Isso ocorre por desinteresse dos parlamentares, e
por falta de pressão da sociedade, no sentido de impor a vontade e os anseios
da população aos seus representantes no parlamento.
A maioria dos Deputados e Senadores não considera a
importância da democracia direta e da democracia participativa como condição
essencial à consolidação da democracia.
Quando o Presidente da Câmara, o ex-deputado Aécio
Neves, criou, no ano de 2001, mais uma comissão permanente, a CLP, que
representa um espaço de democracia participativa junto ao Legislativo,
possibilitou a construção de uma ponte entre esse poder e a sociedade civil
organizada, à qual se conferiu a prerrogativa de apresentar sugestões de projetos
de lei sobre matérias de seu interesse. A CLP representa uma conquista
importante da cidadania e que suscitou iniciativas semelhantes no Senado
Federal e em Assembléias Legislativas de alguns Estados da Federação, e em várias
Câmaras de Vereadores de importantes municípios brasileiros.
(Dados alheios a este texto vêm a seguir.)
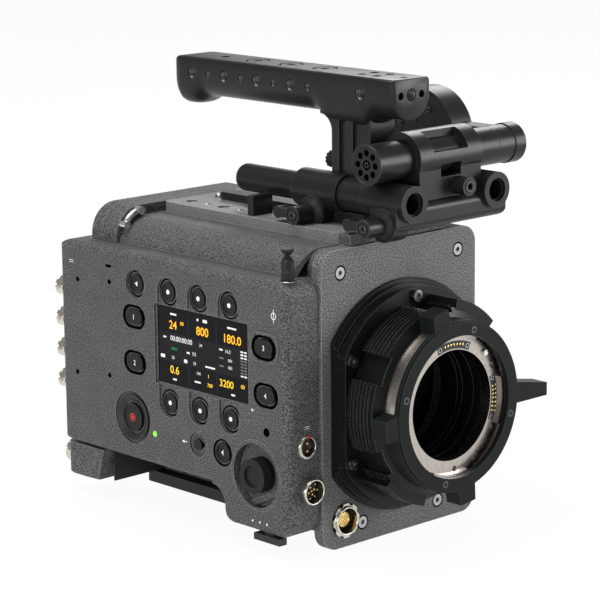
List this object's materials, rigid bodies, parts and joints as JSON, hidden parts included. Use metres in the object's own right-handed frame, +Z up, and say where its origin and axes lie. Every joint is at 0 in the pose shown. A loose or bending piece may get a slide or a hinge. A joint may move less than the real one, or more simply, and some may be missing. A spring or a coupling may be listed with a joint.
{
  "type": "digital cinema camera",
  "caption": "Box-shaped digital cinema camera body with a positive-lock lens mount, side control panel with display, top handle and sliding viewfinder bracket.",
  "frame": {"origin": "centre of the large tripod thread in the underside of the base", "axes": "+Z up, -Y the way the lens looks, +X towards the operator side, away from the control panel"},
  "size_m": [0.1537, 0.2164, 0.2234],
  "materials": {
    "body_paint": "fine textured dark grey paint",
    "plate_paint": "fine textured grey paint, slightly lighter",
    "panel_paint": "fine textured dark grey paint",
    "black_metal": "satin black anodised",
    "black_plastic": "matt black moulded plastic",
    "key_plastic": "matt black keys",
    "red_plastic": "matt red",
    "mount_alloy": "satin dark anodised",
    "steel": "satin steel",
    "bright_steel": "polished",
    "screw_steel": "bright steel screws",
    "connector_steel": "satin nickel",
    "glass": "dark glass",
    "board": "green circuit board",
    "silicon": "sensor under cover glass",
    "raw_alloy": "plain aluminium"
  },
  "bodies": {
    "camera_body": {"front_plate": "plate_paint", "main_frame": "body_paint", "rear_frame": "body_paint", "bottom_plate": "black_metal", "shoulder_cover": "plate_paint", "top_plate": "plate_paint", "operator_cover": "body_paint", "remote_block": "body_paint", "battery_plate": "black_plastic", "control_panel": "panel_paint", "display_window": "glass", "display_module": "black_plastic", "circuit_boards": "board", "tape_hook": "steel", "strap_bar": "bright_steel", "mount_foot": "mount_alloy", "mount_barrel": "mount_alloy", "lens_flange": "steel", "contact_blocks": "black_plastic", "locating_pin": "bright_steel", "cap_screws": "screw_steel", "image_sensor": "silicon", "sensor_carrier": "raw_alloy", "heat_sink": "raw_alloy", "coax_connectors": "connector_steel", "round_connectors": "connector_steel", "connector_inserts": "black_plastic", "handle": "black_metal", "handle_base": "black_metal", "accessory_rail": "black_metal"},
    "lock_ring": {"lock_ring": "mount_alloy", "ring_screws": "black_metal"},
    "slide_bracket": {"slide_bracket": "black_metal", "slide_rod": "black_metal"},
    "battery_latch": {"battery_latch": "red_plastic"},
    "media_door": {"media_door": "body_paint"},
    "key_top_1": {"key_top_1": "key_plastic"},
    "key_top_2": {"key_top_2": "key_plastic"},
    "key_top_3": {"key_top_3": "key_plastic"},
    "key_low_1": {"key_low_1": "key_plastic"},
    "key_low_2": {"key_low_2": "key_plastic"},
    "key_low_3": {"key_low_3": "key_plastic"},
    "key_assign": {"key_assign": "key_plastic"},
    "key_back": {"key_back": "key_plastic"},
    "key_rear_1": {"key_rear_1": "key_plastic"},
    "key_rear_2": {"key_rear_2": "key_plastic"},
    "key_front_1": {"key_front_1": "key_plastic"},
    "key_front_2": {"key_front_2": "key_plastic"},
    "record_key": {"record_key": "key_plastic"},
    "lock_slider": {"lock_slider": "key_plastic"},
    "menu_dial": {"menu_dial": "black_plastic"},
    "input_selector": {"input_selector": "black_plastic"},
    "filter_wheel": {"filter_wheel": "raw_alloy"},
    "fan_rotor": {"fan_rotor": "black_plastic"},
    "handle_knob": {"handle_knob": "black_metal"},
    "cross_tube": {"cross_tube": "black_metal"},
    "swing_arm": {"swing_arm": "black_metal"},
    "clamp_lever_rear": {"clamp_lever_rear": "black_metal"},
    "clamp_lever_front": {"clamp_lever_front": "black_metal"},
    "clamp_screw": {"clamp_screw": "black_metal"}
  },
  "joints": [
    {"name": "key_top_1_press", "type": "slide", "parent": "camera_body", "child": "key_top_1", "axis": [1, 0, 0], "range_m": [0, 0.0007], "stiffness_N_per_m": 1500},
    {"name": "key_top_2_press", "type": "slide", "parent": "camera_body", "child": "key_top_2", "axis": [1, 0, 0], "range_m": [0, 0.0007], "stiffness_N_per_m": 1500},
    {"name": "key_top_3_press", "type": "slide", "parent": "camera_body", "child": "key_top_3", "axis": [1, 0, 0], "range_m": [0, 0.0007], "stiffness_N_per_m": 1500},
    {"name": "key_low_1_press", "type": "slide", "parent": "camera_body", "child": "key_low_1", "axis": [1, 0, 0], "range_m": [0, 0.0007], "stiffness_N_per_m": 1500},
    {"name": "key_low_2_press", "type": "slide", "parent": "camera_body", "child": "key_low_2", "axis": [1, 0, 0], "range_m": [0, 0.0007], "stiffness_N_per_m": 1500},
    {"name": "key_low_3_press", "type": "slide", "parent": "camera_body", "child": "key_low_3", "axis": [1, 0, 0], "range_m": [0, 0.0007], "stiffness_N_per_m": 1500},
    {"name": "key_assign_press", "type": "slide", "parent": "camera_body", "child": "key_assign", "axis": [1, 0, 0], "range_m": [0, 0.0007], "stiffness_N_per_m": 1500},
    {"name": "key_back_press", "type": "slide", "parent": "camera_body", "child": "key_back", "axis": [1, 0, 0], "range_m": [0, 0.0007], "stiffness_N_per_m": 1500},
    {"name": "key_rear_1_press", "type": "slide", "parent": "camera_body", "child": "key_rear_1", "axis": [1, 0, 0], "range_m": [0, 0.0007], "stiffness_N_per_m": 1500},
    {"name": "key_rear_2_press", "type": "slide", "parent": "camera_body", "child": "key_rear_2", "axis": [1, 0, 0], "range_m": [0, 0.0007], "stiffness_N_per_m": 1500},
    {"name": "key_front_1_press", "type": "slide", "parent": "camera_body", "child": "key_front_1", "axis": [1, 0, 0], "range_m": [0, 0.0007], "stiffness_N_per_m": 1500},
    {"name": "key_front_2_press", "type": "slide", "parent": "camera_body", "child": "key_front_2", "axis": [1, 0, 0], "range_m": [0, 0.0007], "stiffness_N_per_m": 1500},
    {"name": "record_key_press", "type": "slide", "parent": "camera_body", "child": "record_key", "axis": [1, 0, 0], "range_m": [0, 0.0007], "stiffness_N_per_m": 1500},
    {"name": "lock_slide", "type": "slide", "parent": "camera_body", "child": "lock_slider", "axis": [0, -1, 0], "range_m": [0, 0.0024]},
    {"name": "input_select", "type": "slide", "parent": "camera_body", "child": "input_selector", "axis": [0, 1, 0], "range_m": [0, 0.015]},
    {"name": "battery_release", "type": "slide", "parent": "camera_body", "child": "battery_latch", "axis": [0, 0, -1], "range_m": [0, 0.0045], "stiffness_N_per_m": 400},
    {"name": "menu_turn", "type": "hinge", "parent": "camera_body", "child": "menu_dial", "pos_m": [-0.074, -0.0367, 0.0383], "axis": [1, 0, 0], "continuous": true},
    {"name": "mount_lock", "type": "hinge", "parent": "camera_body", "child": "lock_ring", "pos_m": [0, -0.097, 0.0694], "axis": [0, -1, 0], "range_deg": [0, 45]},
    {"name": "filter_turn", "type": "hinge", "parent": "camera_body", "child": "filter_wheel", "pos_m": [0, -0.048, 0.0954], "axis": [0, 1, 0], "continuous": true},
    {"name": "fan_spin", "type": "hinge", "parent": "camera_body", "child": "fan_rotor", "pos_m": [0, -0.015, 0.0784], "axis": [0, 1, 0], "continuous": true},
    {"name": "media_door_swing", "type": "hinge", "parent": "camera_body", "child": "media_door", "pos_m": [0.0592, 0.0875, 0.0564], "axis": [0, 0, 1], "range_deg": [0, 90]},
    {"name": "handle_knob_turn", "type": "hinge", "parent": "camera_body", "child": "handle_knob", "pos_m": [0, -0.02, 0.1794], "axis": [0, 1, 0], "continuous": true},
    {"name": "bracket_slide", "type": "slide", "parent": "camera_body", "child": "slide_bracket", "axis": [0, -1, 0], "range_m": [0, 0.04]},
    {"name": "cross_slide", "type": "slide", "parent": "slide_bracket", "child": "cross_tube", "axis": [1, 0, 0], "range_m": [0, 0.02]},
    {"name": "arm_swing", "type": "hinge", "parent": "cross_tube", "child": "swing_arm", "pos_m": [0.063, -0.062, 0.1843], "axis": [1, 0, 0], "range_deg": [-20, 100]},
    {"name": "rear_lever_turn", "type": "hinge", "parent": "camera_body", "child": "clamp_lever_rear", "pos_m": [-0.028, -0.0205, 0.1563], "axis": [1, 0, 0], "range_deg": [0, 90]},
    {"name": "front_lever_turn", "type": "hinge", "parent": "slide_bracket", "child": "clamp_lever_front", "pos_m": [-0.028, -0.0687, 0.1558], "axis": [1, 0, 0], "range_deg": [0, 90]},
    {"name": "clamp_screw_turn", "type": "hinge", "parent": "slide_bracket", "child": "clamp_screw", "pos_m": [0.025, -0.078, 0.1704], "axis": [0, 1, 0], "continuous": true}
  ]
}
Eu tive o privilégio e a responsabilidade de ser a
primeira presidenta da CLP da Câmara dos Deputados, cabendo-me a tarefa de
estruturá-la e colocá-la em funcionamento num curtíssimo espaço de tempo, pois
a minha presidência, por determinação regimental, dispunha de apenas quatro
meses para implementar um projeto inovador, ousado e que despertava enorme
desconfiança dos parlamentares.
Essa Comissão é permanentemente ameaçada de extinção,
de fusão com outras Comissões, ou de diminuição de suas prerrogativas, como
ocorreu, por exemplo, em 2006, quando uma Resolução do Congresso Nacional,
aprovada no final daquele ano, retirou da CLP o poder de apresentar, mediante
sugestões de organizações sociais, Emendas à Lei de Diretrizes Orçamentárias e,
conseqüentemente, à Lei Orçamentária Anual – LOA. Representou, sem dúvida
nenhuma, uma perda inestimável em termos do empoderamento dos setores
organizados da sociedade, que desenvolvem projetos sociais de relevante
interesse para a população mais pobre. O atual presidente, deputado Eduardo
Amorim, e os demais membros da Comissão estão empenhados em reverter aquela
injusta decisão do Congresso Nacional, que, de forma autoritária, retira um direito
conquistado pelos cidadãos brasileiros, significando um enorme retrocesso do
ponto de vista democrático. Esse fato evidencia o quanto o país ainda está
longe de ser uma verdadeira democracia.
Outrossim, por ser uma das últimas comissões
permanentes, criadas na Câmara, e, de acordo com o princípio da
proporcionalidade, é uma das últimas escolhas possíveis das bancadas partidárias
menores. Assim, alguns deputados, que têm como única opção a CLP, se sentem discriminados
pelas suas respectivas lideranças, até descobrirem a novidade e a riqueza da experiência
no contato com os movimentos que levam suas propostas à Comissão, debatendo-as em
audiências públicas e seminários temáticos de grande valor e oportunidade.
Com efeito, enquanto não se regulamenta o
dispositivo constitucional que trata dos mecanismos de democracia direta e de
democracia participativa, a CLP preenche esse vazio jurídico no que se refere à
iniciativa popular legislativa, o que, sem dúvida, é muito importante!